The facility is enclosed and all interior. 

Cooking area: There are floor trough drains in the cooking areas and water hoses so floors can be washed down. Dry, Moist or Wet?

Wash line: Installing large Hobart Fleet dishwasher and conveyor. Steam is vented, some water will splash onto floor. Dry, Moist or Wet?

Food Prep Room: 50 deg F. Floors mopped. Dry, Moist or Wet?

Walk-in Freezers 28 to -10 deg F. Dry, Moist or Wet?

Walk-in Refrigerators 38-33 deg F. Dry, Moist or Wet?

GC is arguing all these environments are moist or wet. I think they are dry.

I am unable to find a definition of the terms, or how this is determined.

Any help is greatly appreciated!


----------



## telsa (May 22, 2015)

Forget your opinion, or your boss's. Don't EVER get tied up in such debates. The politics is all wrong. The worst possible outcome is that you're right and your superiors are wrong. It's happened to me time and again -- and they ALWAYS hate the experience. There is absolutely NO REWARD for protecting their interests, BTW. They would ALWAYS rather lose their shirt than lose an argument.

The entire zone will be held to the standard of the Food Inspector// Health Inspector. He's the AHJ. 

Typically this means that the zone has to be wash-down worthy -- whether or not it gets to total treatment every day.

In a commercial milk processor, the troops spend twice as much time breaking the lines down and sterilizing them as they ever do running milk. (!)

And, after the national scandals, the standards for food prep keep going straight UP.

Chipolte.

Romaine lettuce.

Rat burger.


----------



## MDShunk (Jan 7, 2007)

telsa said:


> In a commercial milk processor, the troops spend twice as much time breaking the lines down and sterilizing them as they ever do running milk. (!)


You come up with some really off the wall stuff sometimes.

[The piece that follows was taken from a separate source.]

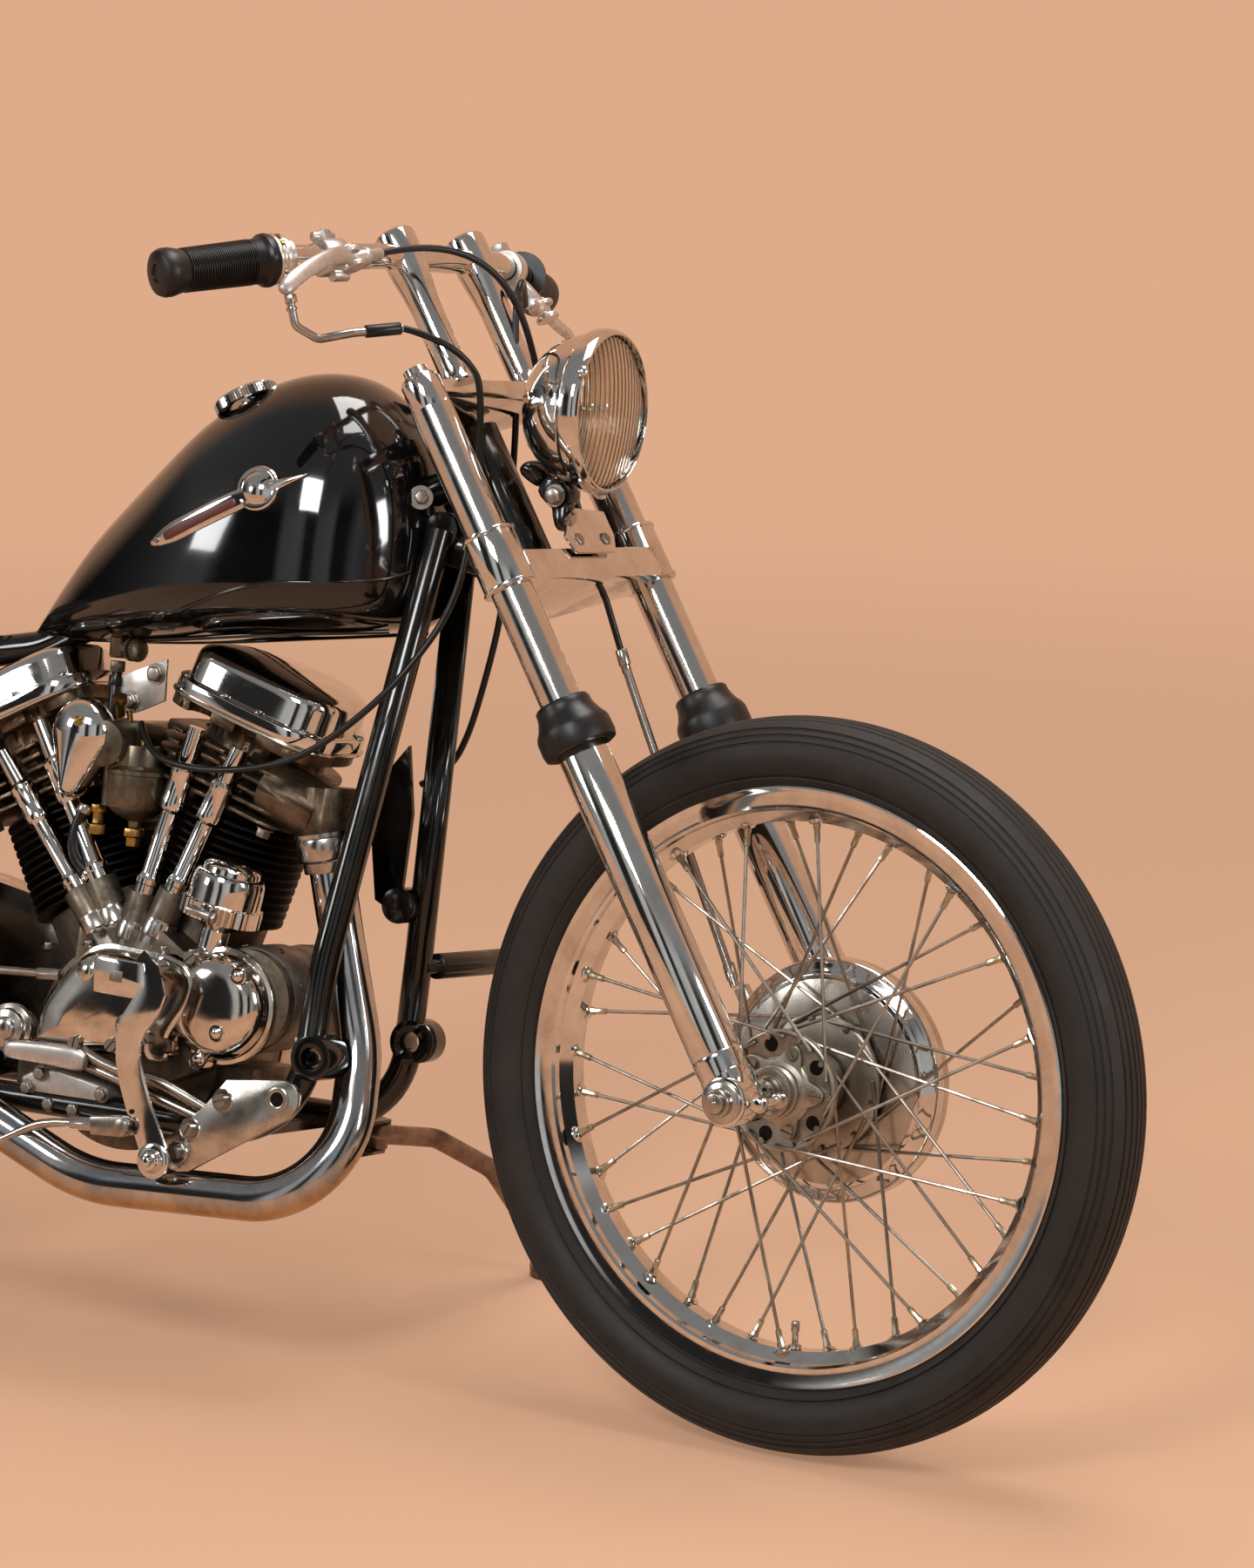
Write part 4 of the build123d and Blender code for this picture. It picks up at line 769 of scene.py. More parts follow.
def starOutline(low, high, points, steps=60):
    # a five-lobed plate with rounded tips
    rows = []
    for index in range(steps):
        angle = 2 * math.pi * index / steps
        lobe = (0.5 + 0.5 * math.cos(points * angle)) ** 1.6
        rows.append(((low + (high - low) * lobe) * math.cos(angle), (low + (high - low) * lobe) * math.sin(angle)))
    return rows


def dressFrontHub():
    h = frontHub
    # Z of these turned pieces runs to the machine's left; the right end is negative
    capRings = turned("hubCap", [(9.6, -70), (15, -70), (15, -67.5), (18.5, -67.5), (18.5, -70), (24, -70), (24, -63),
        (21.5, -62), (21.5, -60), (25.5, -59), (25.5, -54), (23, -53), (23, -49), (33, -46), (33, 20), (9.6, 20)], 72,
        0.5)
    flange = turned("hubFlangeRight", [(20, -44), (52, -44), (55.5, -46.5), (58, -45.6), (58, -38.4), (55.5, -37.6),
        (52, -38), (20, -38)], 96, 0.4)
    flangeLeft = turned("hubFlangeLeft", [(20, 24), (64, 24), (67, 25.5), (67, 29.5), (64, 30), (44, 30), (40, 37),
        (20, 40)], 96, 0.4)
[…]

Do you make it up as you go?


----------



## catsparky1 (Sep 24, 2013)

We do lots and lots and lots of kitchens . For us it is wet . When a freezer breaks things get wet fast . Hoods get steam cleaned and quite a bit of water is used in that process . When walls get dirty they pressure wash them . Staff must wash hands and in doing so splash water all over like 4 year olds in a kiddy pool . Hoses are one of the first things bought for a kitchen . I can go on and on . 

I do not care what they are you are the books say . IT IS WET . Trust me on this WET .


----------



## frenchelectrican (Mar 15, 2007)

Cormmecal kitchen ?? that is wet location for sure no question asked. 

expect a lot of water and washdown often and prepared for stainless steel stuff that about the only item it can hold up with strong soap. 

Dont be surprised with food inspectors they are really picky .,, worst than electrical inspectors are. ( trust us on that part ) 


so couple of guys posted the correct answer … *WET* location .,, end of discussion.


----------



## Mulder (Sep 11, 2010)

frenchelectrican said:


> Cormmecal kitchen ?? that is wet location for sure no question asked.
> 
> expect a lot of water and washdown often and prepared for stainless steel stuff that about the only item it can hold up with strong soap.
> 
> ...


So all receptacles would require in-use (bubble) covers and be the weather resistant type?


----------



## frenchelectrican (Mar 15, 2007)

Mulder said:


> So all receptacles would require in-use (bubble) covers and be the weather resistant type?


If it is gasketed it may be not too bad but the specs will varies a little depending on the location of the device will be used.


----------



## Mulder (Sep 11, 2010)

frenchelectrican said:


> If it is gasketed it may be not too bad but the specs will varies a little depending on the location of the device will be used.


If it is a wet location, 406.9(B) requires in-use covers and weather resistant receptacles.


----------



## MDShunk (Jan 7, 2007)

Floor drains and hoses = washdown area = wet location = wire it like a wet location.


----------